Aber wie auch. Dafür fehlt es dem "Bundesliga-Dino", der als einzige Mannschaft von Beginn an im Oberhaus vertreten ist, derzeit einfach an Führungsspielern. Jeder ist zu sehr mit sich und seiner eigenen Leistung beschäftigt.
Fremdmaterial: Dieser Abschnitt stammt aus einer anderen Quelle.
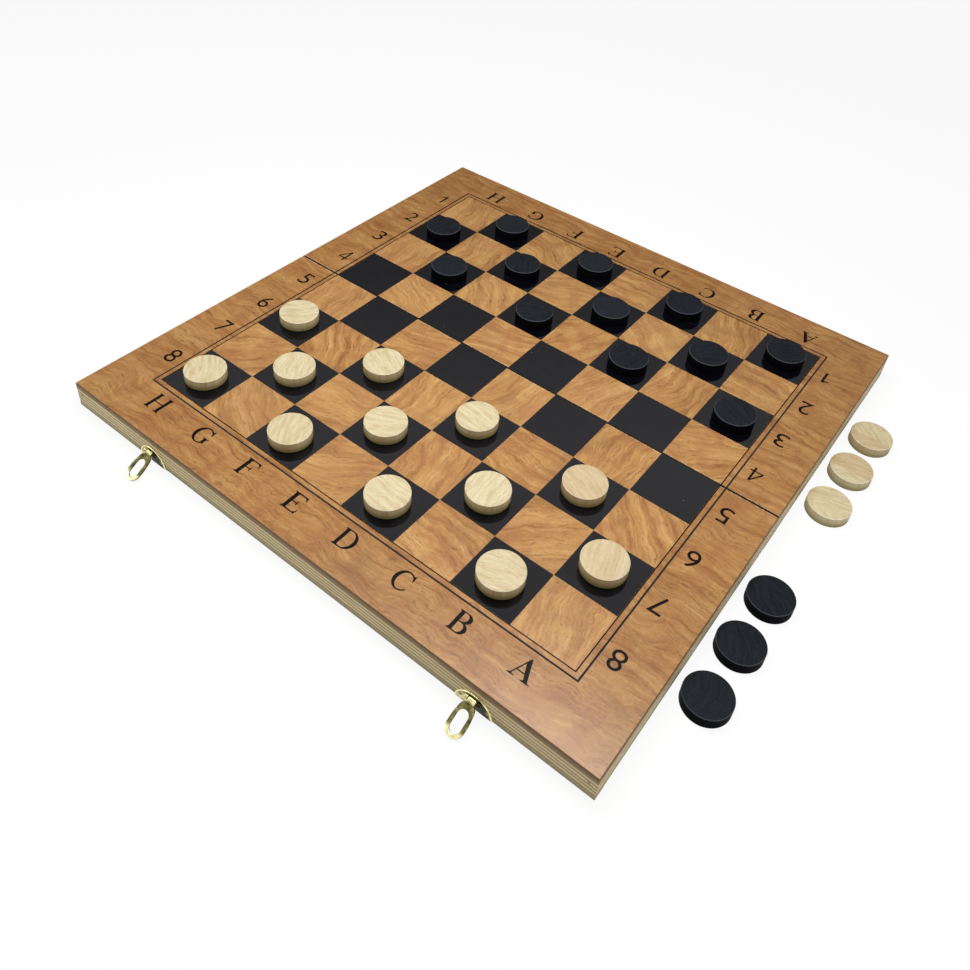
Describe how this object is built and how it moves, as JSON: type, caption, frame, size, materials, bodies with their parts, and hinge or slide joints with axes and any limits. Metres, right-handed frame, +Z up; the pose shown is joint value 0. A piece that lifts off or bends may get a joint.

Zwar hatte Oenning bis zuletzt versucht, mit einer defensiven Ausrichtung die nötige Sicherheit ins Spiel der Hausherren zu bringen. Doch dieser Gedanke fiel, wie schon im Spiel zuvor im Nordderby bei Werder Bremen (0:2), deutlich zu lasten des Offensivspiels, das zumindest in der ersten Halbzeit gegen Gladbach gar nicht stattfand. Magere zwei Torschüsse wurden abgefeuert.

Ratloser Petric

Stürmer Mladen Petric, dem man dank seiner Torjägerqualitäten noch am ehesten zutraut, die Wende zum Guten einzuleiten, resignierte nach dem Schlusspfiff schon fast: "Wir erzählen immer das Gleiche, Woche für Woche, aber es passiert immer wieder. Ich weiß gar nicht mehr, was ich sagen soll."

Vielleicht schafft es Rodolfo Esteban Cardoso, den Hamburger SV wieder auf die Erfolgsspur zurückzuführen. Der 42-Jährige Argentinier übernimmt vorerst als Interimscoach das Ruder.

Cardoso als Hoffnungsträger

Cardoso weiß auf jeden Fall, wie sich das Siegen anfühlt. Mit der Reserve der Hamburger führt er nach sechs Spieltagen die Tabelle der Regionalliga Nord an. Gleich fünf "Dreier" fuhr die Nachwuchsmannschaft dabei ein. Vielleicht ist das ja ein gutes Omen für die Partie am Freitag beim VfB Stuttgart.

Der Rückendeckung Arnesens kann sich Cardoso auch gewiss sein. "Bis ein endgültiger Nachfolger gefunden ist, wird er die Mannschaft übernehmen. Rodolfo kennt das Team, steht mit der U 23 auf dem ersten Tabellenplatz und kann uns durch seine Erfahrung im Moment sehr gut helfen. Er hat jetzt unsere volle Unterstützung."